An article in the Sunday New York Times magazine on September 16 entitled The Holy Grail of the Unconscious caught me by surprise. When young, I’d read Carl Jung, founder, along with Freud, of the school of analytical psychology. I was familiar with his ideas about archetypes and the collective unconscious. But who knew that one of his most seminal (finally, my big chance to use that, uh, seminal word) works had never been published?
But first, for those unfamiliar with Jung, the article’s author, Sara Corbett, informs us that he “regarded himself as a scientist [but] is today remembered more as a countercultural icon, a proponent of spirituality outside religion. … His central tenets — the existence of a collective unconscious and the power of archetypes — have seeped into the larger domain of New Age thinking while remaining more at the fringes of mainstream psychology.” Of course, then she goes on to chronicle the high regard in which he’s held by many psychologists and psychoanalysts, who practically worship him.
As for The Red Book, his family claimed it was unsure if Jung wanted it published. In fact, they sought to protect both his reputation and the family’s name because the book is personal to a fault — read: stark, raving bonkers. But that was the point.
Ms. Corbett explains the “mid-life crisis” that precipitated Jung keeping this journal.
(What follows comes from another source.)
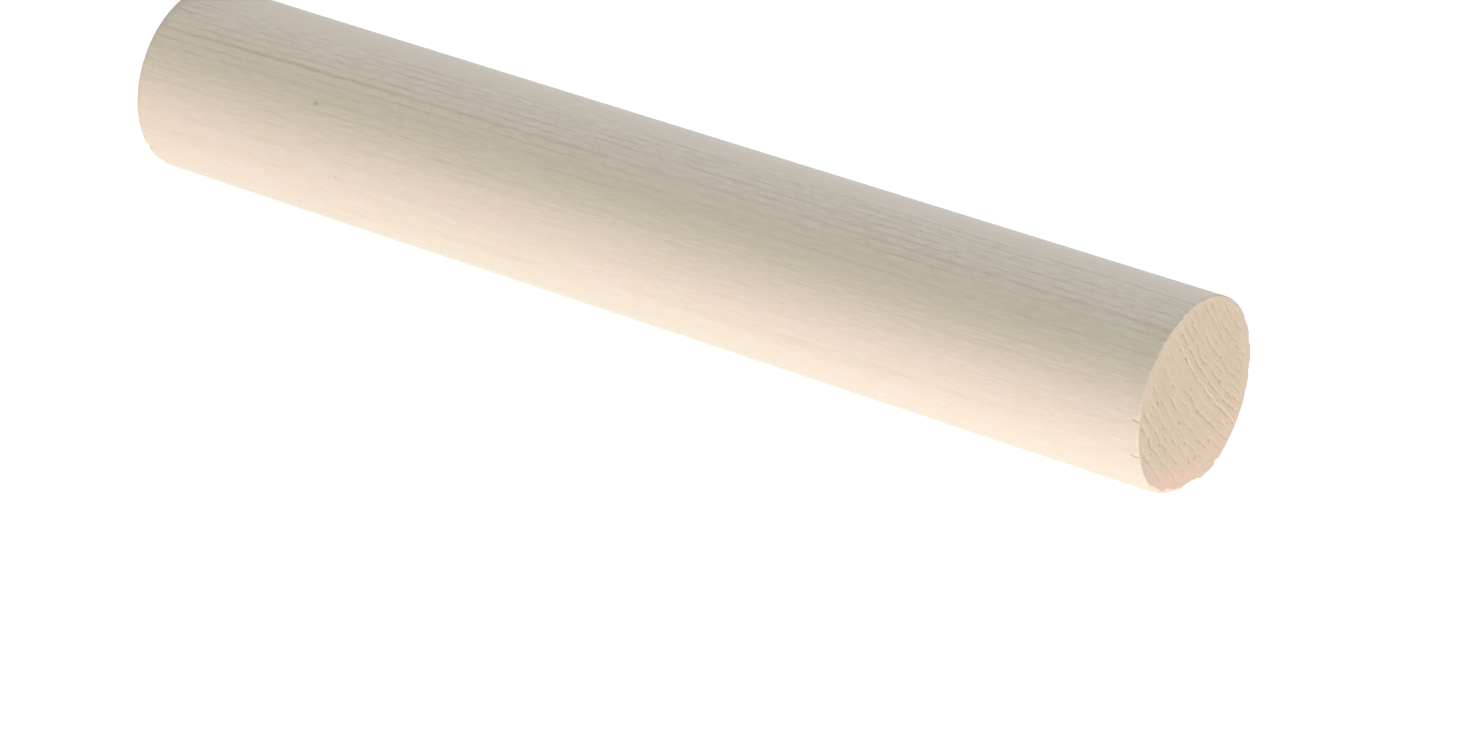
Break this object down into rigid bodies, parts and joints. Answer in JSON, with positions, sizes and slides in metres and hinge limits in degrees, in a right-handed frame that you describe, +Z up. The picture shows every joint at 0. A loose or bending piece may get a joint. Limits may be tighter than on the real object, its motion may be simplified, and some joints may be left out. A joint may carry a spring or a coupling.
{
  "type": "wooden dowel rod",
  "caption": "Short round rod of pale softwood, plain along its whole length, with two square-sawn ends that show the end grain.",
  "frame": {"origin": "centre of the bottom face, on which the rod stands", "axes": "+Z runs up the rod's axis to the chipped sawn face; +X points to the side of the top arris with the widest chips"},
  "size_m": [0.024, 0.024, 0.15],
  "materials": {
    "bare_softwood": "planed and unfinished"
  },
  "bodies": {
    "root": {"dowel_rod": "bare_softwood"}
  },
  "joints": []
}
What happened. . . to Carl Jung has. … been characterized variously as a creative illness, a descent into the underworld, a bout with insanity. … Whatever the case, in 1913, Jung, who was then 38 [became] haunted by troubling visions and heard inner voices. Grappling with the horror of some of what he saw, he worried in moments that he was. . . “menaced by a psychosis” . . .
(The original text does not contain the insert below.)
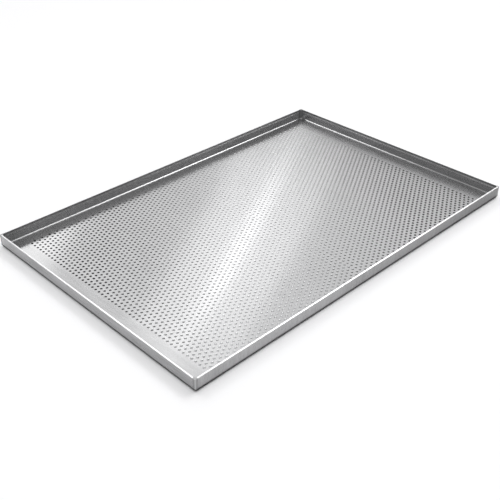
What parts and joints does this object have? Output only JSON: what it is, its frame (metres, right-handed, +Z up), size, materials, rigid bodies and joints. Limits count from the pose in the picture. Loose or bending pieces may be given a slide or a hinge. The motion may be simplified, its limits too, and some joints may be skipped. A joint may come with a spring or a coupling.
{
  "type": "baguette tray",
  "caption": "Flat perforated aluminium baking tray with four upright folded sides and welded corners.",
  "frame": {"origin": "on the underside of the floor, at the middle of the tray", "axes": "+X along the long side, +Y along the short side, +Z up out of the open top"},
  "size_m": [0.6, 0.4, 0.0186],
  "materials": {
    "sheet": "bare mill-finish aluminium sheet, faint directional grain, satin",
    "weld": "aluminium weld metal, belt-ground outside and left as laid inside"
  },
  "bodies": {
    "root": {"pan_sheet": "sheet", "corner_weld_front": "weld", "corner_weld_right": "weld", "corner_weld_back": "weld", "corner_weld_left": "weld"}
  },
  "joints": []
}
Had he been a psychiatric patient, Jung might well have been. . . encouraged to ignore the circus going on in his head. But as a psychiatrist. … Jung worked to prevent his conscious mind from blocking out what his unconscious mind wanted to show him. [Emphasis added.]
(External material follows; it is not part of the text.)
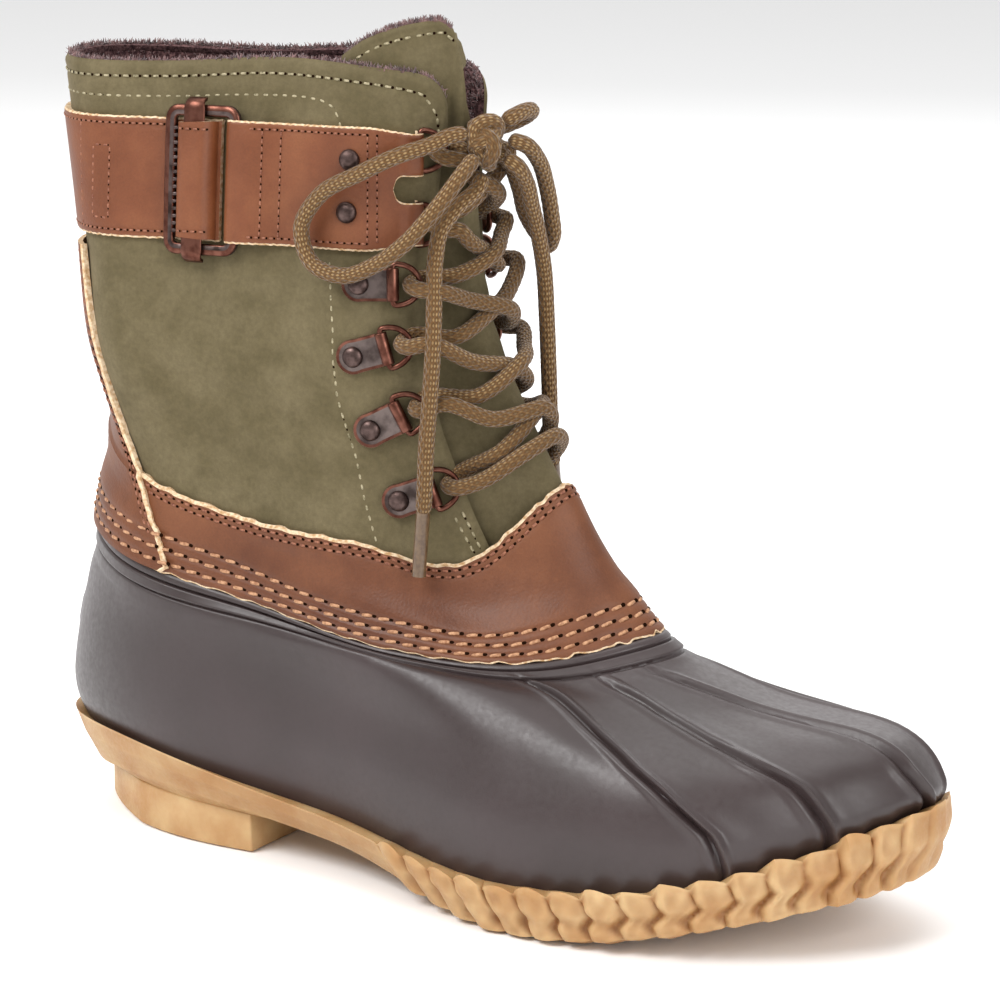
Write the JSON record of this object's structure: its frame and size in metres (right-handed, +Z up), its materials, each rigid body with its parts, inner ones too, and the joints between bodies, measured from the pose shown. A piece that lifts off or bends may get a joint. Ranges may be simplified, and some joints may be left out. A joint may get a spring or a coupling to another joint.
{
  "type": "duck boot",
  "caption": "Lace-up duck boot for the right foot: rubber shell, leather panel, nubuck shaft, buckled strap and a tied bow.",
  "frame": {"origin": "middle of the heel block's flat underside", "axes": "+X to the toe, +Y to the inner side, +Z up"},
  "size_m": [0.2896, 0.1029, 0.2484],
  "materials": {
    "gum_rubber": "satin",
    "shell_rubber": "satin",
    "leather": "satin",
    "nubuck": "matte",
    "lining": "matte",
    "copper": "satin",
    "dark_metal": "satin",
    "lace": "matte"
  },
  "bodies": {
    "root": {"outsole": "gum_rubber", "heel_block": "gum_rubber", "insole": "lining", "rubber_shell": "shell_rubber", "leather_panel": "leather", "backstay": "leather", "shaft": "nubuck", "tongue": "nubuck", "strap_wrap": "leather", "strap_front": "leather", "strap_loop": "leather", "buckle_frame": "dark_metal", "buckle_slider": "copper", "ring_clip_outer_1": "dark_metal", "ring_clip_outer_2": "dark_metal", "ring_clip_outer_3": "dark_metal", "ring_clip_outer_4": "dark_metal", "ring_clip_inner_1": "dark_metal", "ring_clip_inner_2": "dark_metal", "ring_clip_inner_3": "dark_metal", "ring_clip_inner_4": "dark_metal", "clip_rivet_outer_1": "dark_metal", "clip_rivet_outer_2": "dark_metal", "clip_rivet_outer_3": "dark_metal", "clip_rivet_outer_4": "dark_metal", "clip_rivet_inner_1": "dark_metal", "clip_rivet_inner_2": "dark_metal", "clip_rivet_inner_3": "dark_metal", "clip_rivet_inner_4": "dark_metal", "lace_ring_outer_1": "copper", "lace_ring_outer_2": "copper", "lace_ring_outer_3": "copper", "lace_ring_outer_4": "copper", "lace_ring_outer_5": "copper", "lace_ring_outer_6": "copper", "lace_ring_inner_1": "copper", "lace_ring_inner_2": "copper", "lace_ring_inner_3": "copper", "lace_ring_inner_4": "copper", "lace_ring_inner_5": "copper", "lace_ring_inner_6": "copper", "strap_rivet_outer_1": "dark_metal", "strap_rivet_outer_2": "dark_metal", "lace_crossings": "lace", "lace_knot": "lace", "lace_loop_left": "lace", "lace_loop_right": "lace", "lace_loop_small": "lace", "lace_end_left": "lace", "lace_end_right": "lace"}
  },
  "joints": []
}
Jung recorded … a curious, shifting dreamscape … in a regal, prophetic tone. … Writing in German, he filled 205 oversize pages with elaborate calligraphy and with richly hued, staggeringly detailed paintings.
I can attest to that after viewing The Red Book at the Rubin Museum of (Himalayan) Art in New York City, where it’s being shown along with supporting materials such as sketches and paintings. In addition a facsimile of The Red Book has just been published, with translation from the German and commentary.
What’s it look like in the flesh? Light years beyond just a journal, it’s really a latter-day illuminated manuscript. Strange, too, how pristine its condition is. The family, however unyielding, as Ms. Corbett portrays it, deserves credit for its conscientious custodianship.
But what’s The Red Book doing in a museum of Himalayan art? Mandalas. Lots of mandalas. From the museum’s website: “Jung was fascinated by the mandala — an artistic representation of the inner and outer cosmos used in Tibetan Buddhism to help practitioners reach enlightenment — and used mandala structures in a number of his own works.”
As you can imagine, The Red Book is ensconced in a kiosk of Plexiglas or similar material and is fixed open at one spread.
“They’ll turn the page in a few weeks,” an employee informed me.
Whoopee. I told her they should have positioned her inside the kiosk, where she could turn the pages for us. Still, it was dazzling.
Fortunately, the museum had a couple of copies of the book laying around for museum-goers to leaf through, which I did. Good thing, because between but a single spread of the real book visible and the $114 cost of the reproduction (probably cheap under the circumstances), viewing the latter was just as much of an opportunity as seeing the real book.